Ces recommandations, dans le contexte camerounais, s’adressent aussi bien aux entreprises formellement constituées, qu’aux entités dites informelles qui, à notre humble avis, devraient bénéficier d’un plan marshal d’éducation financière et d’un programme de gouvernance dédié au secteur privé, sous l’impulsion du Gouvernement, des institutions financières et des partenaires au développement. Ce serait l’une des clés de l’émergence à l’horizon 2035, qui ouvrirait alors la porte de la prospérité à plus d’un million de PME tapies dans les « SISSÔNGÔS* » très inconfortables de l’informel…
- Comment comprendre que les entreprises locales hésitent encore à franchir le pas ?
Une majorité écrasante des dirigeants d’entreprises camerounais est ignorante des fondements même du concept d’entreprise, et par conséquent de ses implications en matière d’organisation et de gouvernance. L’activité économique représente d’abord pour ces dirigeants une bouée de sauvetage pour assurer la survie quotidienne et/ou un cadre d’expression de leurs talents d’artisans. Ils n’ont donc pas forcément conscience de l’importance de leur rôle dans la société, ni des responsabilités que la décision de réaliser une activité génératrice de revenus leur impose vis-à-vis de la communauté, de l’administration et de leurs partenaires financiers.

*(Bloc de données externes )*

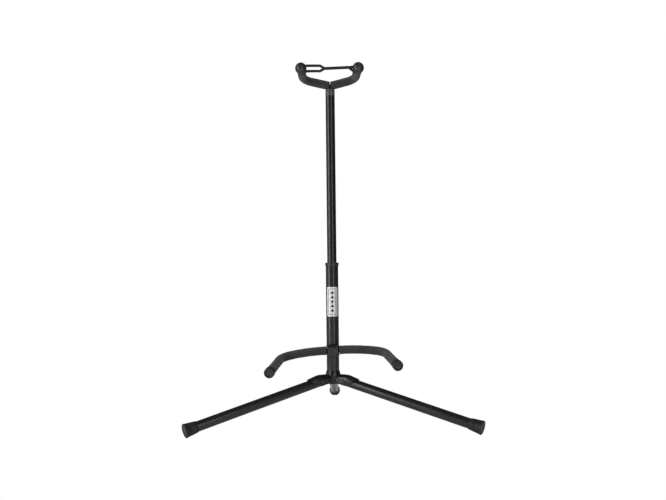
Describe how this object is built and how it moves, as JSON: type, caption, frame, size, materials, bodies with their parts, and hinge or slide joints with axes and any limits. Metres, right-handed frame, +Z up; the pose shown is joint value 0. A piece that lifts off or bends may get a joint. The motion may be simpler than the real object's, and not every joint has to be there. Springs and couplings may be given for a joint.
{
  "type": "guitar stand",
  "caption": "Folding tripod guitar stand: telescoping mast, padded lower cradle, padded neck yoke with rubber balls and safety strap.",
  "frame": {"origin": "on the floor, under the centre of the outline of the three feet", "axes": "+Z up along the mast, the cradle and yoke open towards -Y, +X to the right seen from the front"},
  "size_m": [0.5486, 0.4774, 0.7109],
  "materials": {
    "black_coat": "semi-gloss powder coat",
    "black_nylon": "satin moulded nylon",
    "foot_rubber": "matte moulded rubber",
    "ball_rubber": "soft satin rubber",
    "strap_rubber": "smooth rubber",
    "dark_steel": "black oxide",
    "plated_steel": "zinc plated",
    "foam": "closed-cell foam, fine matte skin",
    "grey_collar": "grey satin",
    "white_label": "glossy sticker"
  },
  "bodies": {
    "base": {"hub_sleeve": "black_coat", "leg_bracket_left": "black_coat", "leg_bracket_right": "black_coat", "leg_bracket_rear": "black_coat", "leg_rivet_left": "dark_steel", "leg_rivet_right": "dark_steel", "leg_rivet_rear": "dark_steel", "bottom_plug": "black_nylon", "lower_tube": "black_coat", "collar_bush": "black_nylon", "lock_boss": "black_coat", "label": "white_label", "cradle_bracket": "black_coat", "cradle_stop_pin": "dark_steel"},
    "leg_left": {"leg_left": "black_coat", "leg_insert_left": "black_nylon", "foot_left": "foot_rubber"},
    "leg_right": {"leg_right": "black_coat", "leg_insert_right": "black_nylon", "foot_right": "foot_rubber"},
    "leg_rear": {"leg_rear": "black_coat", "leg_insert_rear": "black_nylon", "foot_rear": "foot_rubber"},
    "cradle": {"cradle_bar": "black_coat", "cradle_stop_ring": "dark_steel", "cradle_foam_left": "foam", "cradle_foam_right": "foam", "cradle_cap_left": "ball_rubber", "cradle_cap_right": "ball_rubber"},
    "guide": {"mast_guide": "black_nylon"},
    "mast": {"upper_tube": "black_coat", "yoke_socket": "black_coat", "yoke_collar": "grey_collar", "yoke_rod_left": "black_coat", "yoke_rod_right": "black_coat", "yoke_foam_left": "foam", "yoke_foam_right": "foam", "yoke_ball_left": "ball_rubber", "yoke_ball_right": "ball_rubber"},
    "clamp_screw": {"lock_stud": "plated_steel", "lock_wing": "black_nylon"},
    "strap": {"security_strap": "strap_rubber"}
  },
  "joints": [
    {"name": "leg_fold_left", "type": "hinge", "parent": "base", "child": "leg_left", "pos_m": [-0.02425, -0.08694, 0.07849], "axis": [0.5, -0.866, 0], "range_deg": [0, 76]},
    {"name": "leg_fold_right", "type": "hinge", "parent": "base", "child": "leg_right", "pos_m": [0.02425, -0.08694, 0.07849], "axis": [0.5, 0.866, 0], "range_deg": [0, 76]},
    {"name": "leg_fold_rear", "type": "hinge", "parent": "base", "child": "leg_rear", "pos_m": [0.00029, -0.04494, 0.07849], "axis": [-0.9999, 0.0105, 0], "range_deg": [0, 76]},
    {"name": "cradle_fold", "type": "hinge", "parent": "base", "child": "cradle", "pos_m": [0, -0.09294, 0.1403], "axis": [-0.999, 0, -0.0454], "range_deg": [0, 84]},
    {"name": "height_slide", "type": "slide", "parent": "base", "child": "guide", "axis": [0, 0, 1], "range_m": [-0.095, 0.065]},
    {"name": "mast_turn", "type": "hinge", "parent": "guide", "child": "mast", "pos_m": [0, -0.07294, 0.3], "axis": [0, 0, 1], "continuous": true},
    {"name": "clamp_screw_turn", "type": "hinge", "parent": "base", "child": "clamp_screw", "pos_m": [0, -0.04294, 0.296], "axis": [0, 1, 0], "range_deg": [-360, 0]},
    {"name": "strap_unhook", "type": "hinge", "parent": "mast", "child": "strap", "pos_m": [0.05533, -0.13564, 0.6995], "axis": [0, -1, 0], "range_deg": [0, 90], "deforming": ["security_strap"]}
  ]
}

S’agissant des grandes entreprises en activité au Cameroun, qui sont susceptibles d’entrer en bourse, il faut souligner qu’elles sont en majorité des filiales de groupes internationaux, dont les décisions de financement et d’investissement sont prises hors du Cameroun. La gouvernance qui en découle n’est pas toujours en adéquation avec les conditions de transparence financière exigées par le marché financier local. C’est la raison pour laquelle ces entreprises vont privilégier le financement bancaire au marché financier.